Le délai de prescription de l'action en responsabilité pour trouble anormal de voisinage court à compter de la connaissance des nuisances alléguées, constitutives du dommage.

En l'espèce, Mme [F] ne produit aucun élément permettant de justifier son affirmation selon laquelle le sapin dépassait déjà la hauteur de l'immeuble voisin en juin 2012 , étant relevé que ce fait ne peut être déduit de ce qu'en 2015 il était déjà plus haut que l'immeuble et qu'une branche touchait l'immeuble.

En outre, elle ne justifie pas que, comme elle l'affirme, M. [D], alors syndic de la copropriété, s'était plaint dès 2011 de la hauteur du sapin, les pièces 45 et 46 qu'elle produit ne mentionnant nullement une telle date.

En revanche, il est justifié d'une déclaration de sinistre de dégât des eaux du 21 juillet 2014, effectuée par lettre du 17 août 2014 de M. [D], en tant que syndic, comme provenant du sapin voisin, qui dépasse la toiture et conduit, à chaque

coup de vent et forte pluie, à une importante quantité d'aiguilles et de pommes de pin sur la toiture et les gouttières empêchant l'écoulement correct de l'eau sur la toiture et les gouttières.

Dès lors qu'il n'est pas démontré que le syndicat des copropriétaires avait eu connaissance des nuisances alléguées avant cette date, le point de départ de la prescription de son action sera fixé au 21 juillet 2014.

L'action introduite par assignation délivrée le 6 juin 2017 est en conséquence recevable comme n'étant pas prescrite, le jugement étant confirmé en ce qu'il a rejeté la fin de non-recevoir.

1.2. Sur le bien-fondé des demandes :

1.2.1 Sur la condamnation de Mme [F] à supprimer le sapin sous astreinte :

Selon le procès-verbal de constat d'huissier du 17 mars 2022 et la facture du même jour de l'entreprise Durringer, le sapin a fait l'objet d'une coupe de son tronc, réduisant ainsi la taille du sapin à une hauteur inférieure à celle des gouttières de l'immeuble voisin. Les branches, à distance de l'immeuble, ne le touchent pas.

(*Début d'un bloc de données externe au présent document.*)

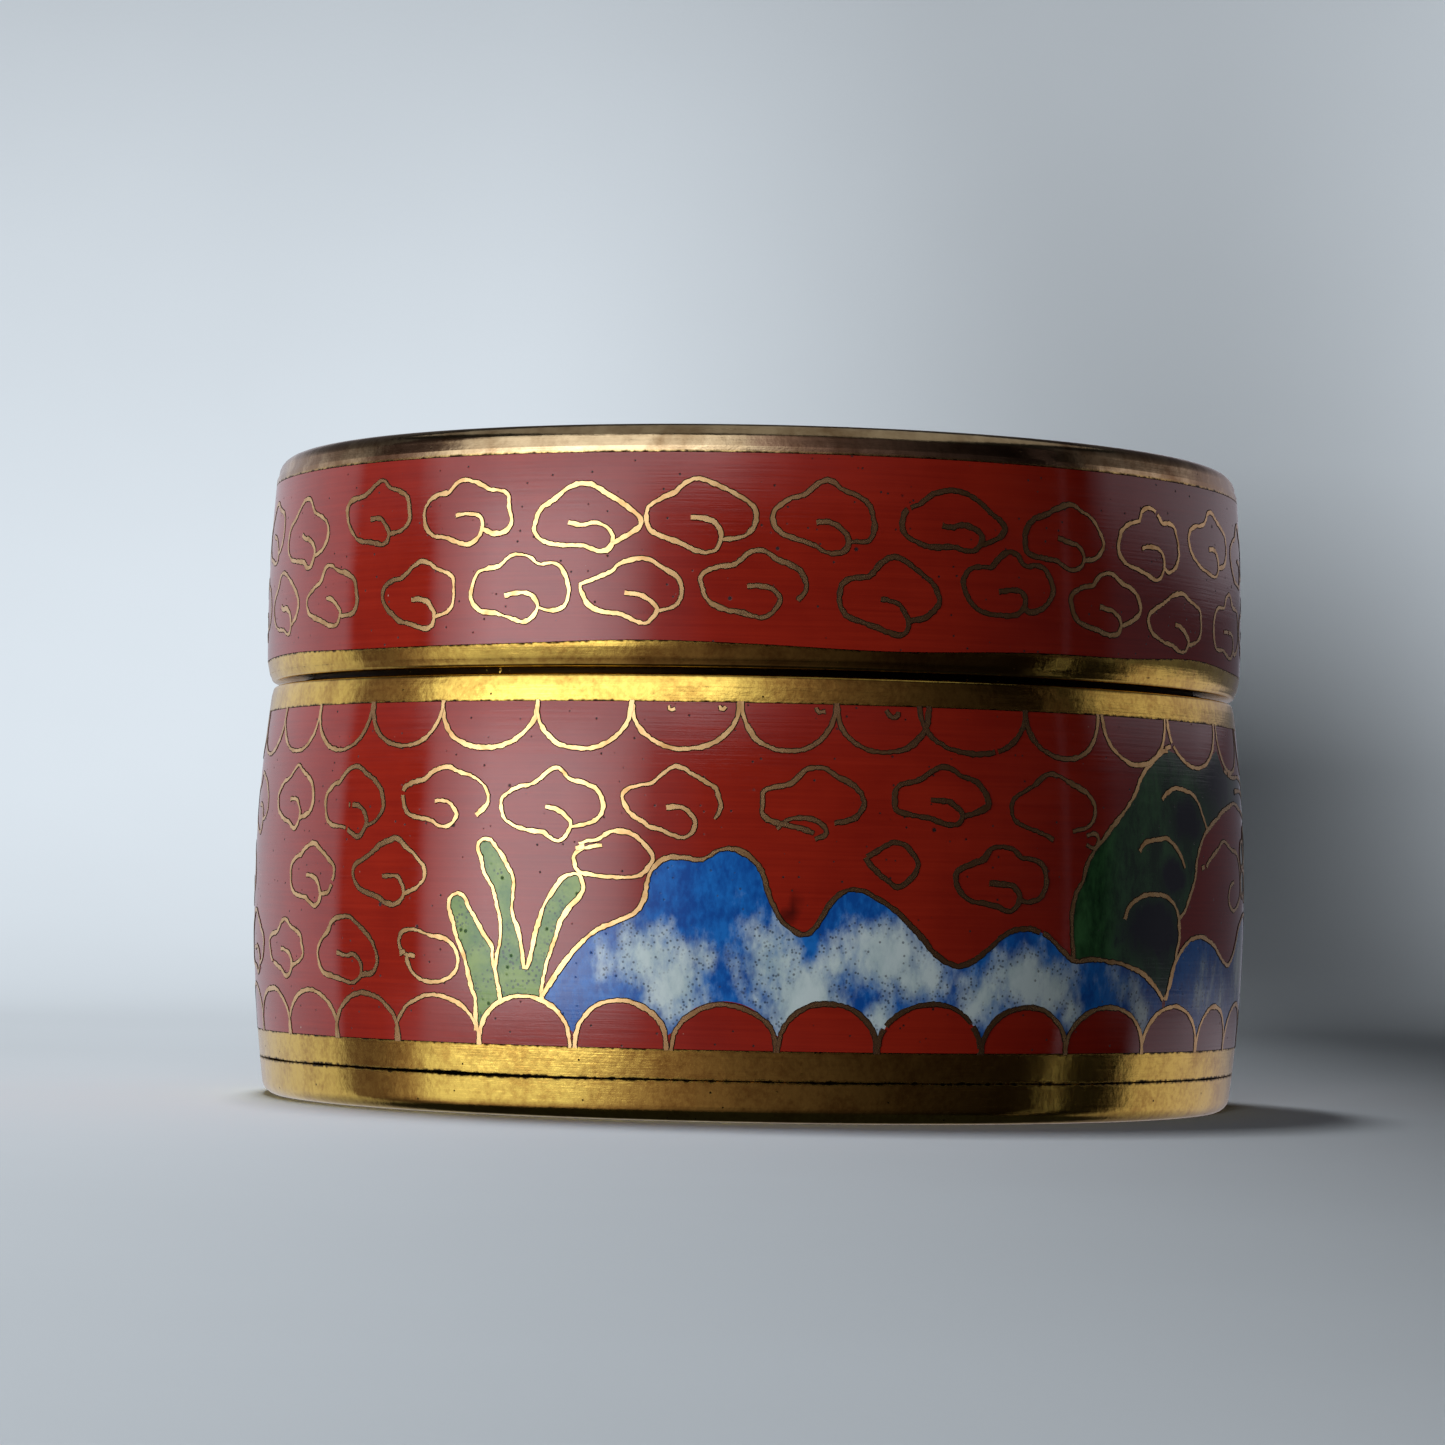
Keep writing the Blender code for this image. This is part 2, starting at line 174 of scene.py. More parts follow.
LOOSE_LINES = (
    ((-18.5, 14.5), (-17.5, 14.7), (-16.5, 14.8), (-15, 15.2), (-13, 15.1), (-11.5, 14.6), (-10.5, 13.9),
     (-11, 13.3), (-12, 12.9), (-14, 12.8), (-16.5, 12.9), (-18.5, 13.1), (-19, 13.6), (-19, 14),
     (-18, 14.3), (-16, 14.5)),
    ((12, 14.1), (13, 14.4), (15, 14.9), (16.5, 14.6), (17.5, 13.9), (17, 13.2), (15.5, 12.6), (14, 13),
     (12.5, 13.6), (11.8, 14.1)),
    ((61.5, 14.1), (63, 14.6), (65.5, 15.2), (67.5, 15.6), (70.5, 15.2), (74, 14.9), (76, 14.0),
     (76.5, 12.8), (74.5, 12.0), (71.5, 11.7), (69.5, 12.2), (70, 13.0), (72, 13.3)),
    ((-39.6, 8.4), (-40.6, 8.6), (-41, 9.2), (-40.4, 9.7), (-38.6, 9.8), (-36.4, 9.5), (-34.2, 9.3),
     (-32.9, 8.6), (-33.1, 7.7), (-34.8, 7.1), (-37, 7.0), (-38.8, 7.4), (-39.9, 8.3), (-38.7, 8.4)),
    ((2.4, 15.5), (3.6, 16.0), (5.4, 16.1), (7.0, 15.8), (7.5, 15.3), (6.4, 15.0)),
    ((38.6, 15.5), (39.8, 15.7), (40.3, 15.3), (39.6, 14.9), (38.5, 15.1)),
    ((-9.4, 21.9), (-9.2, 21.65), (-8.6, 21.7)),
    ((-3.9, 21.95), (-3.6, 21.7), (-3.2, 21.9)),
    ((6.4, 21.95), (6.6, 21.7), (7.4, 21.75)),
    ((14.0, 21.9), (14.6, 21.55), (15.3, 21.6), (15.4, 21.85)))
KNOTS = ((52.3, 20.35, 1.3), (53.2, 20.55, 1.0), (-18.4, 14.3, 0.8), (-40.5, 8.5, 0.7), (60.6, 14.0, 0.6))

# A cloud in a box from -1 to 1, from where its wire starts at the lower right to the curl inside it
LOBED = ((0.45, -0.62), (0.78, -0.5), (0.97, -0.18), (0.95, 0.16), (0.84, 0.45), (0.63, 0.64), (0.41, 0.75),
    (0.28, 0.87), (0.16, 0.96), (0.03, 0.98), (-0.13, 0.89), (-0.25, 0.75), (-0.41, 0.56), (-0.63, 0.47),
    (-0.84, 0.32), (-0.95, 0.16), (-0.95, -0.1), (-0.88, -0.39), (-0.72, -0.56), (-0.47, -0.69),
    (-0.22, -0.77), (0.0, -0.9), (0.19, -0.96), (0.34, -0.86), (0.42, -0.65), (0.42, -0.48), (0.34, -0.31),
    (0.22, -0.16), (0.03, -0.1), (-0.14, -0.09))
ROUNDED = ((0.49, -0.72), (0.8, -0.55), (0.98, -0.2), (0.93, 0.12), (0.7, 0.4), (0.42, 0.66), (0.1, 0.92),
    (-0.15, 0.96), (-0.4, 0.8), (-0.62, 0.5), (-0.88, 0.25), (-0.98, -0.05), (-0.96, -0.35), (-0.8, -0.62),
    (-0.45, -0.78), (-0.05, -0.85), (0.22, -0.98), (0.42, -0.9), (0.5, -0.62), (0.42, -0.34), (0.2, -0.16),
    (-0.02, -0.18), (-0.24, -0.1))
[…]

Le syndicat des copropriétaires admet d'ailleurs cette coupe conséquente et que la gouttière n'est plus remplie de pommes de pin et d'épines empêchant la fonctionnalité de l'écoulement des eaux et que les tuiles ne sont plus déplacées par le conifère.

Dès lors, sans qu'il y ait lieu d'ordonner une mesure d'expertise, il convient de constater qu'il n'existe plus, pour l'immeuble de la copropriété voisine, de risque de chute sur l'immeuble et donc pour sa sécurité, ni de troubles résultant de la chute des aiguilles et pommes de pin.

Le jugement sera en conséquence infirmé en ce qu'il a ordonné la suppression du sapin, et la demande à ce titre sera rejetée.

1.2.2. Sur les demandes indemnitaires :

Il n'est pas contesté que le conifère litigieux a été planté dans les années 1970.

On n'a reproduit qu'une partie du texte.